--- Begin Data segment ---
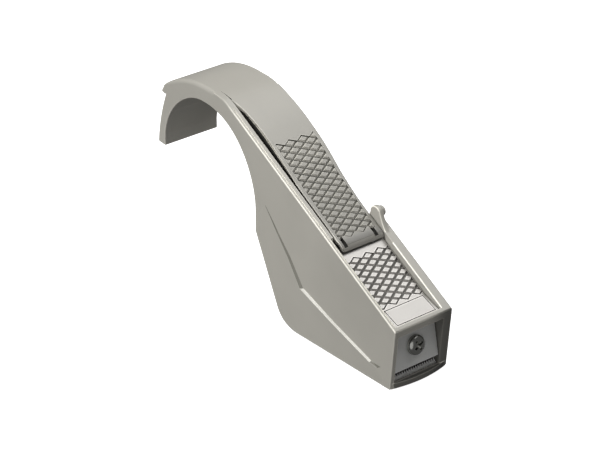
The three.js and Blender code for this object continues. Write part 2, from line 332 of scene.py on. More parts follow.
def polish(piece: bpy.types.Object, sharp: float = 26.0) -> bpy.types.Object:
    """Merges doubles and shades a piece smooth up to an angle, with its flat faces kept flat."""
    bm = bmesh.new()
    bm.from_mesh(piece.data)
    bmesh.ops.remove_doubles(bm, verts=bm.verts, dist=0.002 * MM)
    bmesh.ops.dissolve_degenerate(bm, edges=bm.edges, dist=0.001 * MM)
    bmesh.ops.triangulate(bm, faces=[face for face in bm.faces if len(face.verts) > 4])
    bm.to_mesh(piece.data)
    bm.free()
    piece.data.shade_smooth()
    piece.data.set_sharp_from_angle(angle=math.radians(sharp))
    weighted = piece.modifiers.new("flat faces", "WEIGHTED_NORMAL")
    weighted.keep_sharp = True
    weighted.weight = 80
    return settle(piece)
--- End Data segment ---
Repeat every line of the material exactly as given.

• **Problem solution**
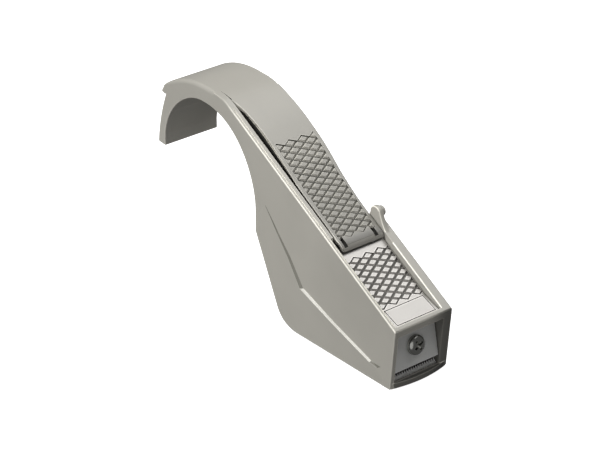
The three.js and Blender code for this object continues. Write part 2, from line 332 of scene.py on. More parts follow.
def polish(piece: bpy.types.Object, sharp: float = 26.0) -> bpy.types.Object:
    """Merges doubles and shades a piece smooth up to an angle, with its flat faces kept flat."""
    bm = bmesh.new()
    bm.from_mesh(piece.data)
    bmesh.ops.remove_doubles(bm, verts=bm.verts, dist=0.002 * MM)
    bmesh.ops.dissolve_degenerate(bm, edges=bm.edges, dist=0.001 * MM)
    bmesh.ops.triangulate(bm, faces=[face for face in bm.faces if len(face.verts) > 4])
    bm.to_mesh(piece.data)
    bm.free()
    piece.data.shade_smooth()
    piece.data.set_sharp_from_angle(angle=math.radians(sharp))
    weighted = piece.modifiers.new("flat faces", "WEIGHTED_NORMAL")
    weighted.keep_sharp = True
    weighted.weight = 80
    return settle(piece)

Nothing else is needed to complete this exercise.